The disorder itself is not categorized as a medical or psychological disorder; however, that doesn’t mean it isn’t real or doesn’t cause symptoms. Some people may refer to spring fatigue disorder as reverse seasonal affective disorder, but reverse seasonal affective disorder typically occurs in the summer months. There are many reasons why a person may experience spring fatigue that have nothing to do with mental state. They are more so attributed to physiological changes in the body.
One of the main causes of spring fatigue disorder has to do with daylight savings time. Daylight savings time occurs in many of areas of the world, and involves clocks being turned forward an hour in the spring, resulting in more daylight and a loss of an hour that first day. This small time change may seem insignificant, but that one-hour difference can have a big effect on the body. On the first night of daylight savings, people typically lose an hour of sleep. It also results in less light in the morning, which can affect how people wake up. This adjustment to less daylight in the morning and a lost hour of sleep can last a week or more.
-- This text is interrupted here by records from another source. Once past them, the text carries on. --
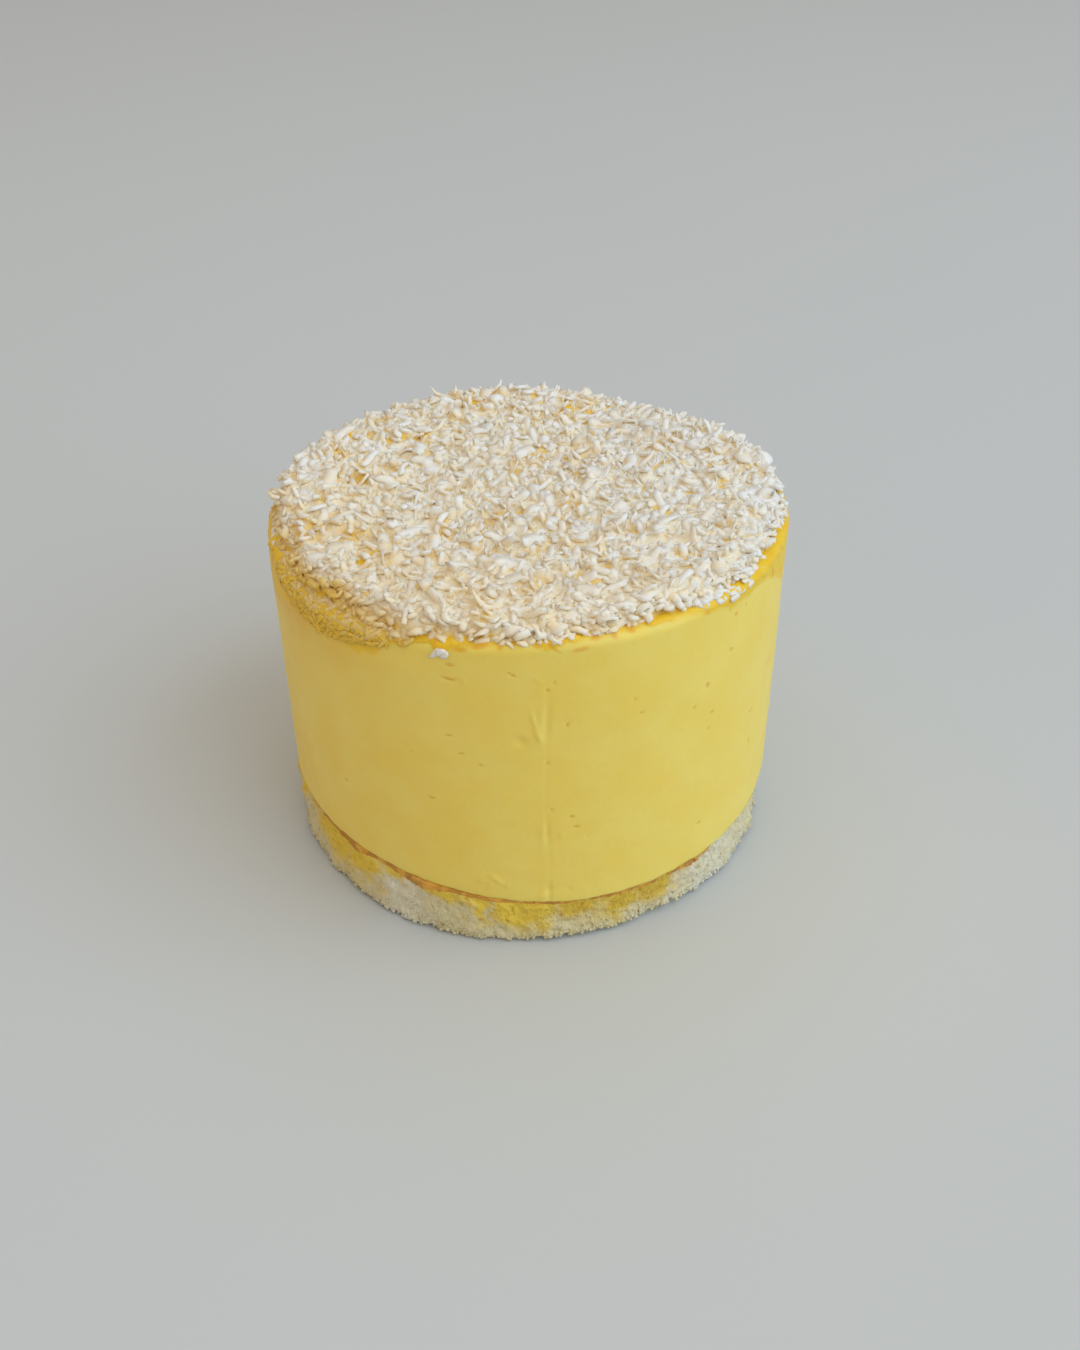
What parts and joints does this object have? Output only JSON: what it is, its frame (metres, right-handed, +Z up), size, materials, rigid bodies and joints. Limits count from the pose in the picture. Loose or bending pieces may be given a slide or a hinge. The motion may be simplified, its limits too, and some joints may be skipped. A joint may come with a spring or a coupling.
{
  "type": "mousse cake",
  "caption": "Round single-portion mousse cake: a smooth yellow mousse cylinder on a thin layer of sponge, its top strewn with desiccated coconut.",
  "frame": {"origin": "on the surface that the cake stands on, on the axis of the ring that shaped it", "axes": "+Z up along the ring's axis; -Y is the front that the picture shows, +X is its right"},
  "size_m": [0.0703, 0.0702, 0.0512],
  "materials": {
    "mousse": "smooth satin mousse, pale yellow",
    "sponge": "open crumb, off-white with yellow stains and a browned top skin",
    "coconut": "white desiccated coconut flakes",
    "glaze": "thin wet golden glaze under the coconut and at the rim"
  },
  "bodies": {
    "root": {"mousse": "mousse", "sponge": "sponge"}
  },
  "joints": []
}
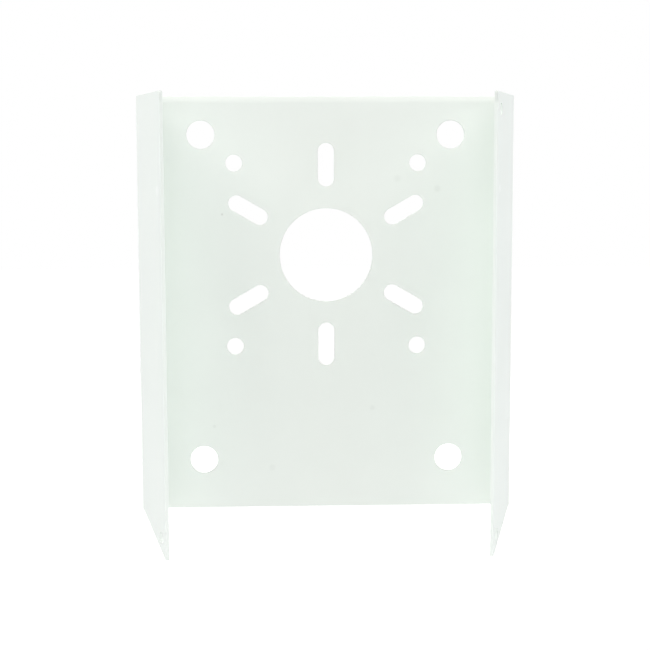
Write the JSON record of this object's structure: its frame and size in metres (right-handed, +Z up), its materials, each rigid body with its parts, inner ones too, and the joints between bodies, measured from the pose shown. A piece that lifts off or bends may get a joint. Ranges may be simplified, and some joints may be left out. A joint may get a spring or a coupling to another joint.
{
  "type": "camera mount bracket",
  "caption": "Folded sheet-metal bracket: a drilled and slotted plate between two inward-leaning side flanges with pointed lower ends, and a short lip on top.",
  "frame": {"origin": "centre of the cable hole, on the plate's outside face", "axes": "+Y straight out of the plate's flat outside face, +Z up, towards the plate's end with the square flange corners, X across the plate; the flanges reach towards -Y and the short lip on top towards +Y"},
  "size_m": [0.16, 0.0455, 0.1911],
  "materials": {
    "coated_steel": "fine white powder coat, satin"
  },
  "bodies": {
    "root": {"bracket": "coated_steel"}
  },
  "joints": []
}
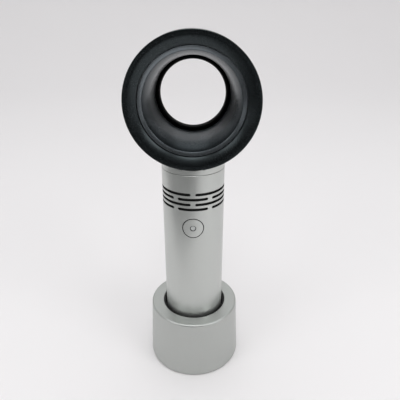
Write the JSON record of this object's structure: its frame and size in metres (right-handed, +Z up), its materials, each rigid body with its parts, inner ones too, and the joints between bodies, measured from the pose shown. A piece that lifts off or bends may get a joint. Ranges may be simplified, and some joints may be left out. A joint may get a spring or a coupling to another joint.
{
  "type": "bladeless fan",
  "caption": "Handheld bladeless fan: silver tube handle with intake slots and a button, black ring head with a funnel outlet, standing in a round charging dock.",
  "frame": {"origin": "centre of the dock's underside, on the surface that it stands on", "axes": "+Z up along the handle, -Y is the side that the air leaves from (with the button), +X to the right seen from the front"},
  "size_m": [0.07, 0.0584, 0.206],
  "materials": {
    "dock_silver": "fine satin silver coat, turned edge",
    "handle_silver": "fine satin silver coat",
    "shell_silver": "silver painted plastic, satin",
    "button_silver": "finely turned satin silver",
    "bezel_black": "satin black with a faint grain",
    "funnel_grey": "smooth dark grey, semi gloss",
    "throat_black": "black",
    "liner_black": "black moulded",
    "plate_black": "black, fine spark texture",
    "cap_black": "black moulded",
    "foot_rubber": "matt black rubber",
    "seal_rubber": "soft black rubber",
    "steel": "plain steel",
    "screw_steel": "zinc plated, dark",
    "contact_gold": "gold plated brass",
    "nickel": "nickel strip",
    "board_green": "glass epoxy board, green solder mask",
    "chip_black": "black moulded package",
    "usb_steel": "drawn stainless shell",
    "cell_wrap": "blue shrink wrap over a steel can",
    "frame_white": "white moulded nylon",
    "lens_frost": "frosted translucent",
    "led_white": "white package, yellow phosphor",
    "motor_dark": "dark plated steel",
    "stator_steel": "stacked laminations",
    "copper_wire": "enamelled copper",
    "magnet": "nickel plated magnet",
    "impeller_grey": "light grey glass filled nylon",
    "duct_black": "black moulded",
    "lead_red": "silicone insulation"
  },
  "bodies": {
    "dock": {"dock_shell": "dock_silver", "socket_liner": "liner_black", "dock_base_plate": "plate_black", "dock_foot_ring": "foot_rubber", "dock_screws": "screw_steel", "dock_weight": "steel", "dock_board": "board_green", "usb_socket": "usb_steel", "contact_block": "cap_black", "contact_springs": "steel"},
    "fan": {"handle_tube": "handle_silver", "end_cap": "cap_black", "end_cap_screws": "screw_steel", "charge_pad_centre": "contact_gold", "charge_pad_ring": "contact_gold", "charge_board": "board_green", "charge_leads": "lead_red", "battery_cradle": "frame_white", "battery_cell": "cell_wrap", "battery_contact_bottom": "nickel", "battery_contact_top": "nickel", "board_rails": "duct_black", "control_board": "board_green", "control_chip": "chip_black", "tact_switch": "chip_black", "indicator_led": "led_white", "motor_mount": "duct_black", "intake_filter": "seal_rubber", "motor_screws": "screw_steel", "vibration_pad": "seal_rubber", "motor_base": "steel", "motor_bearings": "steel", "motor_stator": "stator_steel", "motor_windings": "copper_wire", "motor_leads": "seal_rubber", "impeller_housing": "duct_black", "diffuser": "duct_black", "rear_shell": "shell_silver", "front_bezel": "bezel_black", "bezel_seal": "seal_rubber", "funnel": "funnel_grey", "throat_ring": "throat_black"},
    "button": {"power_button": "button_silver", "button_lens": "lens_frost", "switch_plunger": "chip_black"},
    "rotor": {"motor_shaft": "steel", "rotor_bell": "motor_dark", "rotor_magnets": "magnet", "impeller": "impeller_grey"},
    "centre_pin": {"contact_pin_centre": "contact_gold"},
    "outer_pin": {"contact_pin_outer": "contact_gold"}
  },
  "joints": [
    {"name": "handle_lift", "type": "slide", "parent": "dock", "child": "fan", "axis": [0, 0, 1], "range_m": [0, 0.04]},
    {"name": "power_button_press", "type": "slide", "parent": "fan", "child": "button", "axis": [0, 1, 0], "range_m": [0, 0.0005], "stiffness_N_per_m": 3000},
    {"name": "impeller_spin", "type": "hinge", "parent": "fan", "child": "rotor", "pos_m": [0, 0, 0.118], "axis": [0, 0, 1], "continuous": true},
    {"name": "centre_pin_press", "type": "slide", "parent": "dock", "child": "centre_pin", "axis": [0, 0, 1], "range_m": [-0.0009, 0], "stiffness_N_per_m": 600},
    {"name": "outer_pin_press", "type": "slide", "parent": "dock", "child": "outer_pin", "axis": [0, 0, 1], "range_m": [-0.0009, 0], "stiffness_N_per_m": 600}
  ]
}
Another reason that spring fatigue happens is because of seasonal allergies. When flowers begin to bloom and pollen counts become higher, people with seasonal allergies begin to experience symptoms such as congestion and itchy eyes. Other symptoms that have been associated with seasonal allergies include general fatigue and mood changes. These allergy symptoms can make it more difficult to sleep at night, which leads to tiredness the next day. The combination of seasonal allergies and the adjustment to daylight hours, along with a thrown-off sleep schedule, can lead to spring fatigue disorder.
For those who suffer from spring fatigue, it can be difficult to cope with the symptoms of lethargy and tiredness. Since there is nothing a person can do about daylight savings time in their area, it can be hard to avoid that first change that causes effects to their sleeping schedule and thus their overall levels of alertness throughout the day.
To help combat springtime fatigue that is caused by daylight savings time, you can adjust your sleep schedule ahead of time. By establishing a good bedtime routine, you can help your body adjust better to the change and be prepared for it when it comes. To help your body’s natural cycle adjust to daylight savings time, it might also be helpful to spend some time outside in the natural light, which can help to recalibrate your sleep-wake cycle.
Exercise has been proven to help with fatigue. And with the warmer weather, it’s also easier to exercise outdoors. Getting adequate exercise is important all year round, but if you suffer from spring fatigue, it can help to improve your mood and enable you to get better-quality sleep. When your mood is lifted and you are having better sleep, you will feel less tired throughout the day.
When it comes to seasonal allergies, medications can be taken to help combat the symptoms. Antihistamines can be found over the counter or through a prescription, and can help relieve congestion and other symptoms of allergies so you can get a better night’s rest and feel more alert the next day. To help combat seasonal allergies in your home, you can keep allergens out by closing windows and doors and turning the AC on to reduce pollen exposure.
Aside from spending more time outdoors or treating your seasonal allergies, there are other ways you can combat spring fatigue. Since diet plays a large role in energy levels, eating a diet rich in nutrients from seasonal vegetables can help to combat tiredness. Staying hydrated is also key when it comes to spring fatigue. The increased light that happens when the days get longer in the spring can cause headaches, which can often be relieved by drinking plenty of water and staying hydrated. Hydration has also been shown to help remedy general fatigue.
If you suffer from spring fatigue disorder, it might be difficult to combat the feelings and symptoms that you are experiencing (especially when everyone else seems to be enjoying the seasonal change). However, there are ways to cope with the disorder, and it typically only lasts a short time.